A normal certificate includes a Basic Constraints extension which contains a flag telling whether the certificate is for a CA or not; when the flag is TRUE then the certificate is considered acceptable as an issuer for other certificates. If the extension is altogether missing, then the certificate is to be considered as non-CA.

Root CA certificates are "special"; they are not true certificates. They are trust anchors; a TA is, nominally, a public key coupled with a name. It is traditional to encode trust anchors as certificates, and since a certificate includes a field for a signature, some bytes must be stored there; there again, Tradition says that we shall make the certificate self-signed. Nobody really checks that signature, though; junk bytes of approximately the right size would serve just as well.

The tricky point is then that the interpretation of the certificate extensions, if any, found in such a "root CA certificate", is non-standard. In particular, some historical root CA date from before the invention of the Basic Constraints extension; as true certificates, they would be interpreted as "not CA", but since they are trust anchors disguised as certificates, the normal interpretation rules do not apply.

So on some browsers or OS, a non-CA certificate (lacking a Basic Constraints extension, or even featuring one with the cA flag set to FALSE), once installed in the "root CA" store, may very well begin to be accepted as a CA. Thus, confidentiality of the private key for any certificate installed in the user's trust store is rather critical.

What's the difference in your case ? After all, in your situation, there are two choices:

  • You create a self-signed certificate for your server, and the user installs that certificate as "trusted".
  • You create a self-signed CA certificate, that the user installs as "trusted". You issue a normal certificate for your server with this CA.

In both cases, the user surrenders his security to some certificate from you, that the user installs as "trusted". So what would it change ?

The difference is that if you use a custom CA, you can store the corresponding private key with good protection. For instance, you do the CA business on a laptop which is kept offline at all times. There is no possibility of a remote exploit when there is no network at all. Root CA should always be offline, and used only as part of manual procedures and USB keys for data transfer. On the other hand, your server is, well, a server, so it is online and intrinsically exposed. An attacker who hacks into your server may get a copy of the server's private key. If the corresponding public key has been installed as "trusted root" in the users' machines, then the attacker gains a lot of leverage on these machines as well.

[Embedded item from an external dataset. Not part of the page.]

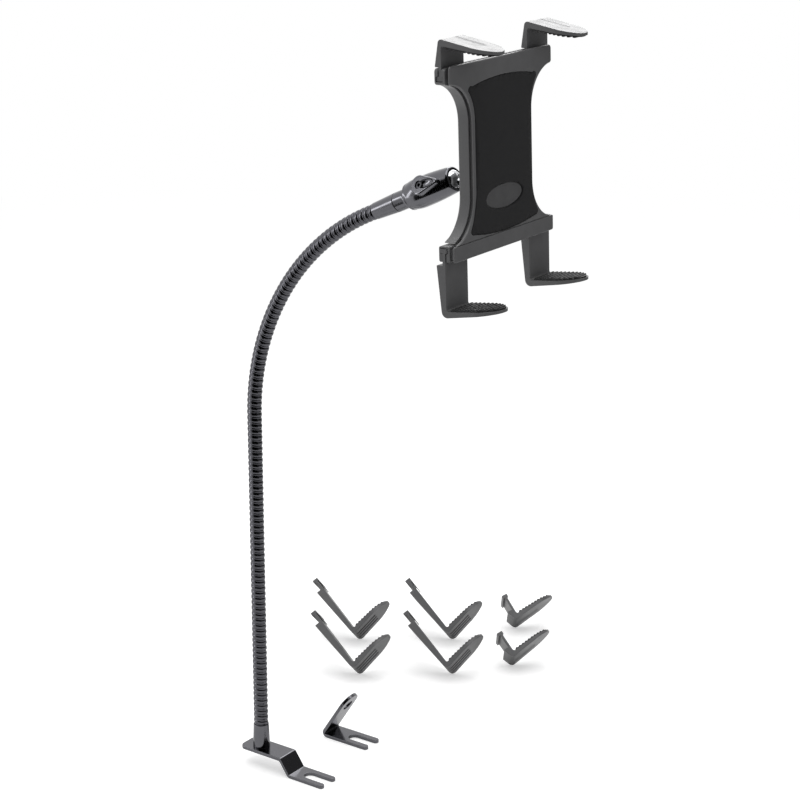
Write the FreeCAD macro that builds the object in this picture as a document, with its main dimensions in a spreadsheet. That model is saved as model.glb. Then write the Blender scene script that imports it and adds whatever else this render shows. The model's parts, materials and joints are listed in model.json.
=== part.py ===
import FreeCAD, Part
import os
import re
from math import asin, cos, radians, sin, sqrt, tan

import Sketcher

# A tablet holder on a gooseneck, whose forked foot clamps under a bolt of a car's seat rail.
# Millimetres. The origin is the centre of the fork's round end, on the underside of the foot.
# X points out along the fork and to the tablet's side, Y across the holder, Z up.

Vector = FreeCAD.Vector
Placement = FreeCAD.Placement
Rotation = FreeCAD.Rotation
ORIGIN = Vector(0, 0, 0)
X_AXIS = Vector(1, 0, 0)
Y_AXIS = Vector(0, 1, 0)
Z_AXIS = Vector(0, 0, 1)

SIZES = [
    # Rail bracket, a folded strip with an open fork
    ("strip_width", 23.0),
    ("strip_thick", 3.2),
    ("fork_radius", 5.5),
    ("fork_reach", 22.0),
    ("tine_round", 2.7),
    ("fold_low", 16.0),
    ("fold_high", 26.0),
    ("foot_rise", 14.3),
    ("foot_end", 75.0),
    ("foot_corner", 6.0),
    ("fold_round", 2.0),
    # Spare bracket, the same strip folded back over its fork
    ("spare_fold", 33.9),
    ("spare_rise", 57.0),
    ("flap_length", 57.5),
    ("flap_hole", 5.5),
    ("flap_hole_in", 14.0),
    # Where the spare bracket's fork stands
    ("spare_x", -13.5),
    ("spare_y", 87.0),
    # Screws, running clearances and how far a cutting tool passes a face
    ("screw_gap", 0.05),
    ("cut_past", 1.0),
    ("foot_screw_radius", 3.0),
    ("foot_head_radius", 5.5),
    ("foot_head_height", 3.0),
    ("foot_screw_grip", 10.0),
    # Lower ferrule
    ("neck_back", 57.5),
    ("foot_ferrule_height", 23.0),
    ("foot_ferrule_base", 8.1),
    ("foot_ferrule_top", 7.2),
    # Gooseneck
    ("crest_radius", 6.75),
    ("valley_radius", 5.9),
    ("neck_bore", 3.5),
    ("neck_plug_radius", 5.2),
    ("neck_plug_length", 8.0),
    ("plug_gap", 0.05),
    ("neck_straight", 304.5),
    ("low_arc_radius", 216.2),
    ("low_arc_turn", 18.0),
    ("high_arc_radius", 224.9),
    ("high_arc_turn", 47.0),
    ("neck_end_straight", 7.0),
    ("neck_parts", 13),
    ("part_ribs", 8),
    ("neck_gap", 0.95),
    # Upper ferrule and its washer
    ("head_back", 82.0),
    ("head_ferrule_length", 24.6),
    ("head_ferrule_start", 7.15),
    ("head_ferrule_end", 8.25),
    ("seam_thick", 0.8),
    ("seam_inset", 0.35),
    ("spigot_radius", 5.0),
    ("spigot_length", 9.0),
    # Ball housing, lengths from the ball's centre along the head's axis
    ("collar_back", 42.6),
    ("collar_radius", 11.5),
    ("collar_width", 1.8),
    ("collar_sweep", 4.0),
    ("barrel_wide_back", 30.0),
    ("barrel_radius", 12.75),
    ("barrel_front", 2.6),
    ("barrel_front_radius", 10.9),
    ("mouth_front", 5.5),
    ("mouth_radius", 9.4),
    ("lip_round", 3.4),
    ("plug_bore_radius", 6.0),
    ("plug_bore_back", 32.0),
    # Boss of the tension screw
    ("boss_turn", 26.0),
    ("boss_back", 22.6),
    ("boss_round", 8.4),
    ("boss_tip_back", 3.0),
    ("boss_tip_round", 2.4),
    ("boss_drop", 2.2),
    ("boss_out", 14.3),
    ("tension_radius", 2.0),
    ("tension_head_radius", 3.3),
    ("tension_head_height", 2.8),
    ("tension_head_out", 13.4),
    ("tension_tip_out", 2.6),
    ("tension_gap", 0.15),
    ("hex_radius", 1.7),
    ("hex_depth", 1.6),
    ("socket_turn", 20.0),
    ("plug_length", 20.6),
    ("plug_angle", 30.0),
    ("plug_notch_radius", 2.4),
    # Ball, cup and stud
    ("ball_radius", 9.5),
    ("ball_gap", 0.15),
    ("cup_thick", 0.7),
    ("lip_angle", 62.0),
    ("cup_back_angle", 150.0),
    ("stud_radius", 3.0),
    ("stud_neck_end", 16.0),
    ("stud_foot_radius", 8.0),
    ("stud_foot_start", 24.0),
    ("pin_radius", 4.0),
    ("pin_beyond", 2.4),
    ("clip_radius", 6.5),
    ("clip_thick", 0.7),
    ("clip_groove", 0.7),
    ("clip_gap", 0.15),
    # Stud plate and its screws
    ("stud_plate_wide", 40.0),
    ("stud_plate_high", 56.0),
    ("stud_plate_thick", 3.0),
    ("stud_plate_corner", 7.0),
    ("plate_screw_y", 10.0),
    ("plate_screw_z", 22.0),
    ("plate_screw_radius", 1.5),
    ("plate_screw_head", 3.0),
    ("plate_screw_cap", 1.6),
    ("screw_boss_radius", 3.4),
    ("screw_boss_high", 3.0),
    # Holder, heights from the ball's centre, and how far its top leans back
    ("holder_tilt", 2.2),
    ("shell_back", 36.9),
    ("shell_deep", 10.2),
    ("shell_wall", 2.0),
    ("reveal_gap", 3.0),
    ("plate_thick", 2.3),
    ("half_width", 72.7),
    ("waist_depth", 29.7),
    ("waist_half", "=half_width - waist_depth"),
    ("upper_arc_height", 59.8),
    ("upper_arc_radius", 32.0),
    ("lower_arc_height", 4.1),
    ("lower_arc_radius", 46.0),
    ("plate_top", 104.9),
    ("plate_over", 1.8),
    ("shell_top", "=plate_top - plate_over"),
    ("slot_deep", 10.2),
    ("upper_head_height", "=shell_top - slot_deep"),
    ("slot_floor", 2.8),
    ("tray_top", "=upper_head_height - slot_floor"),
    ("shell_foot", 33.9),
    ("plate_under", 2.0),
    ("plate_foot", "=shell_foot + plate_under"),
    ("ear_round", 3.0),
    ("ear_foot_round", 2.5),
    ("lip_wall", 1.2),
    ("lip_gap", 0.15),
    ("lip_deep", 5.0),
    ("post_inset", 7.8),
    ("post_y", "=waist_half - post_inset"),
    ("post_low", 14.0),
    ("post_high", 58.0),
    ("post_radius", 3.2),
    ("shell_screw_radius", 1.3),
    ("shell_screw_head", 2.4),
    ("shell_screw_length", 9.0),
    # Legs' slots
    ("slot_gap", 0.2),
    ("head_deep", 6.2),
    ("head_high", 3.6),
    ("head_back_edge", 4.7),
    ("tongue_deep", 2.6),
    ("leg_face_in", 7.5),
    ("leg_face", "=shell_back + leg_face_in"),
    # Lower bar, its cover and guide
    ("bar_overhang", 0.3),
    ("bar_half", "=half_width + bar_overhang"),
    ("bar_in", 0.4),
    ("bar_back", "=shell_back + bar_in"),
    ("bar_deep", 10.2),
    ("bar_seam", 0.2),
    ("bar_top", "=plate_foot + bar_seam"),
    ("bar_high", 12.4),
    ("bar_foot", "=bar_top + bar_high"),
    ("slot_roof", 1.8),
    ("lower_head_height", "=bar_top + slot_roof"),
    ("cover_thick", 1.9),
    ("web_margin", 2.1),
    ("cover_web_top", "=bar_top + web_margin"),
    ("cover_web_foot", "=bar_foot - web_margin"),
    ("guide_y", 22.0),
    ("guide_wide", 12.0),
    ("guide_thick", 2.6),
    ("guide_in", 5.3),
    ("guide_back", "=shell_back + guide_in"),
    ("guide_top", 5.0),
    ("guide_bridge", 5.0),
    ("guide_gap", 0.3),
    # Felt pad and badge
    ("pad_thick", 1.6),
    ("pad_sunk", 1.2),
    ("pad_side", 1.9),
    ("pad_waist", "=waist_half - pad_side"),
    ("pad_waist_top", 62.1),
    ("pad_gap", 0.1),
    ("pad_crown_z", 87.6),
    ("pad_crown_out", 0.7),
    ("pad_crown_y", "=waist_half + pad_crown_out"),
    ("pad_crown_radius", 233.0),
    ("pad_shoulder_z", 84.6),
    ("pad_corner_out", 6.2),
    ("pad_corner_y", "=waist_half + pad_corner_out"),
    ("pad_upper_arc", 35.3),
    ("pad_foot_z", 30.9),
    ("pad_foot_out", 3.7),
    ("pad_foot_y", "=waist_half + pad_foot_out"),
    ("pad_foot_radius", 254.0),
    ("pad_knee_z", 27.9),
    ("pad_lower_arc", 67.0),
    ("pad_round", 3.6),
    ("badge_half_wide", 26.0),
    ("badge_half_high", 9.5),
    ("badge_drop", 7.2),
    ("badge_thick", 0.5),
    ("badge_gap", 0.5),
    # Legs: height from the head's inner end, forward from the leg's front face
    ("leg_width", 31.0),
    ("leg_thick", 8.4),
    ("bend_thick", 4.2),
    ("hook_thick", 5.0),
    ("hook_taper", 3.5),
    ("hook_reach", 45.9),
    ("bend_round", 5.0),
    ("upper_shoulder_gap", 1.6),
    ("upper_shoulder", "=slot_deep + upper_shoulder_gap"),
    ("lower_shoulder_gap", 2.8),
    ("lower_shoulder", "=bar_high - slot_roof + lower_shoulder_gap"),
    ("spare_shoulder", 18.5),
    ("short_leg", 30.5),
    ("medium_leg", 55.9),
    ("long_leg", 76.0),
    ("short_lean", 7.7),
    ("medium_lean", 9.3),
    ("tongue_start", 25.0),
    ("tongue_side", 40.5),
    ("tongue_side_half", 9.5),
    ("channel_width", 11.5),
    ("channel_depth", 0.6),
    ("channel_end", 31.0),
    ("groove_width", 2.6),
    ("groove_pitch", 6.5),
    ("snap_tab_length", 9.4),
    ("snap_tab_thick", 0.8),
    ("snap_tab_width", 14.0),
    # Rubber grip on a hook's inner face
    ("grip_start", 3.0),
    ("grip_inset", 1.6),
    ("grip_thick", 1.1),
    ("grip_ribs", 10),
    ("grip_rib_high", 0.8),
    ("grip_rib_pitch", 3.9),
    ("grip_rib_wide", 2.4),
    ("grip_end", 2.0),
    # Where the legs stand along the slots
    ("left_leg_inset", 15.1),
    ("left_leg_y", "=half_width - left_leg_inset"),
    ("right_leg_inset", 8.1),
    ("right_leg_y", "=half_width - right_leg_inset"),
    # Where the spare legs' bends stand on the floor
    ("long_one_x", -151.4),
    ("long_one_y", 283.1),
    ("long_two_x", -99.6),
    ("long_two_y", 212.8),
    ("long_three_x", -70.8),
    ("long_three_y", 340.6),
    ("long_four_x", -21.9),
    ("long_four_y", 268.2),
    ("short_one_x", -32.4),
    ("short_one_y", 403.4),
    ("short_two_x", 17.4),
    ("short_two_y", 318.3),
    # Turns of the spare legs: their heading, how steeply their strips rise, how far they lie back
    ("long_leg_heading", 20.0),
    ("long_leg_rise", 44.0),
    ("long_leg_back", 37.0),
    ("short_leg_heading", 35.0),
    ("short_leg_rise", 61.0),
    ("short_leg_back", 42.0),
    ("last_leg_rise", 57.5),
]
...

Briefly said, making a custom CA distinct from the server's certificate (as used all day long) allows for better protection of the private key, and thus a lower risk of catastrophic attacker's power escalation.

There are browsers which are not as vulnerable. What you really want, with a self-signed server certificate, is that the users trust that certificate only for SSL connections (not as a CA), and only for that specific server. Firefox knows how to do that; it is called a "security exception" in Firefox terminology (see the Preferences -> Advanced -> Certificates -> View Certificates, then the "Servers" tab).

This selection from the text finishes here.